Let C denote spiral given by r= 2e^θ (in polars) . There is a unique holomorphic branch of log on ℂ\C s.t log(1)= 0.

For this branch determine:

log(i), log(3), log(-1), log(1000), log(-1000), log(2000)


I'm struggling to understand the intuition here. I know about how holomorphic branches of L(z) can can be found by restricting to say ℂ\[-inf, 0] etc, and we do this so the value of L(z) can be single valued. However, I'm unsure how to define L(z) in the case of a spiral. I have an idea but its just a guess really:

Say we define L(z) = log(|z|) + i*arg(z) + 2n*pi, where n is the number of times the spiral has wrapped around the origin by the time we get to the complex number we need (say for 1000, the spiral has wrapped around 0 times, but for 2000 its wrapped around once) (I'm sort of thinking of this in a 3d plane)
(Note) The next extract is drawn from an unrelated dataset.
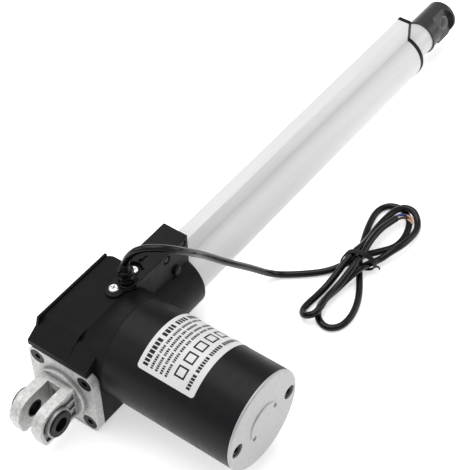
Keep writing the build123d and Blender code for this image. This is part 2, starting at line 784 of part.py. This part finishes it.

However, I've never seen an example with spirals (or infact any other curve that isn't a line in the complex plane) so I'm not sure if this is anywhere near. Any help appreciated

Still at A level and have only watched videos regarding this topic and wiki...

However,

Draw the spiral by sampling $\theta$ at least every $\frac{2\pi}{3}$, between two arms of the spiral there is a curved strip of the complex plane. Following $\arg(z)$ by continuity (starting from $\arg(1) = 0)$ you get a branch of $\log(z)$ on $\mathbb{C}/C$

Hope this helps

Say we define L(z) = log(|z|) + i*arg(z) + 2n*pi, where n is the number of times the spiral has wrapped around the origin by the time we get to the complex number we need (say for 1000, the spiral has wrapped around 0 times, but for 2000 its wrapped around once) (I'm sort of thinking of this in a 3d plane and 'moving up a level')

You have the right idea.

log(1)=0. And this branch will agree with the standard lnx in the range

exp(-2pi) < x < exp(2pi) of the real axis

To the right of exp(2pi) and as far as exp(4pi) the function is lnx + 2 pi i as we are one level up.

Across the curve C there will always be a 2 pi i discontinuity.